I've spent the last year working at Kestrel Heights School, a 6-12 charter school in Durham. It's really wanting to write this post that spurred my launch of this blog, as referenced earlier -- it's personal to me, and doesn't really fit the idea of Boy, n: A noise with dirt on it being Leo's baby book.
Friday morning was the 8th grade awards ceremony. It was one of those events where everybody gets something, so you can think of it as a "real" awards ceremony or not as you wish. The whole 8th grade staff helped present the certificates. It was really the first good chance I'd had to bring up the news of my departure to the 8th graders since Kirstin got her offer from School A. I didn't make it through without crying. When the last awardee was asking me not to cry, it only made things worse.

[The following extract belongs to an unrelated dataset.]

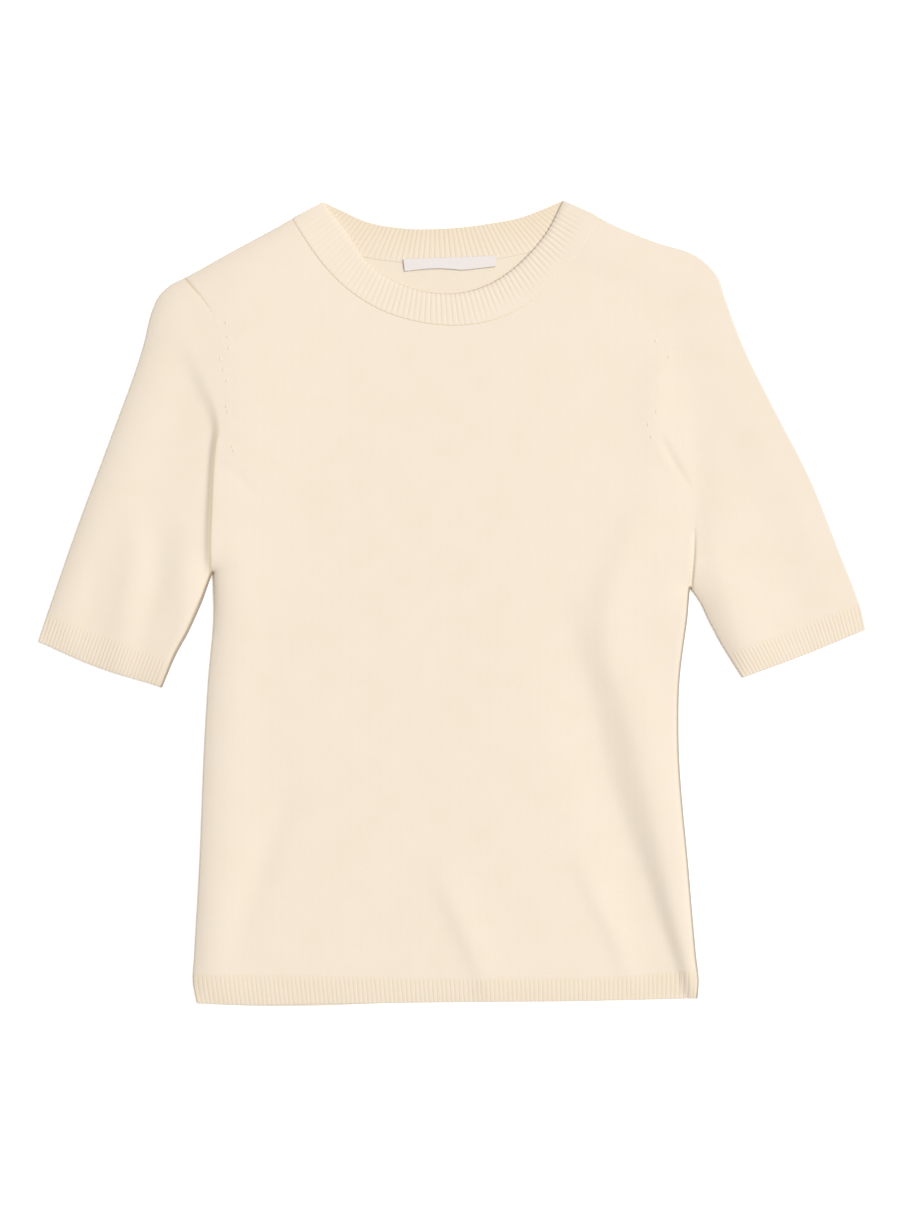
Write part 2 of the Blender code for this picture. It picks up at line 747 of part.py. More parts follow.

The following night was a smaller awards ceremony for students in all grades designed to honor the students of the year. I presented the 11th grade award, and the recipient was crying afterward. There are several students I've had this year that I'll miss tremendously. Some of them I would have missed anyway, as they were returning to the public school system for high school.
There was yet another awards ceremony Tuesday morning on the last day of school. It's a standing offer to students in my core classes (read: non-electives) that the student with the highest academic average for the year in each class period gets a book of their choice. This year's winners chose Twilight, by Stephanie Meyer; The Golem's Eye, by Jonathon Stroud, and Stardust, by Neil Gaiman. (The last student actually allowed me to pick for her, sort of -- she didn't know what she wanted, and I took a good guess based on other things I'd seen her read during the year.)
Tomorrow is the next game night at my friend Rick's, and there's a parent of somebody who would have been a student of mine next year that I think will want more details than I could comfortably talk about on Saturday.
We're going to try to go to Sunday's Durham Bulls game, if it isn't sold out. It's the only thing I asked about for Father's Day.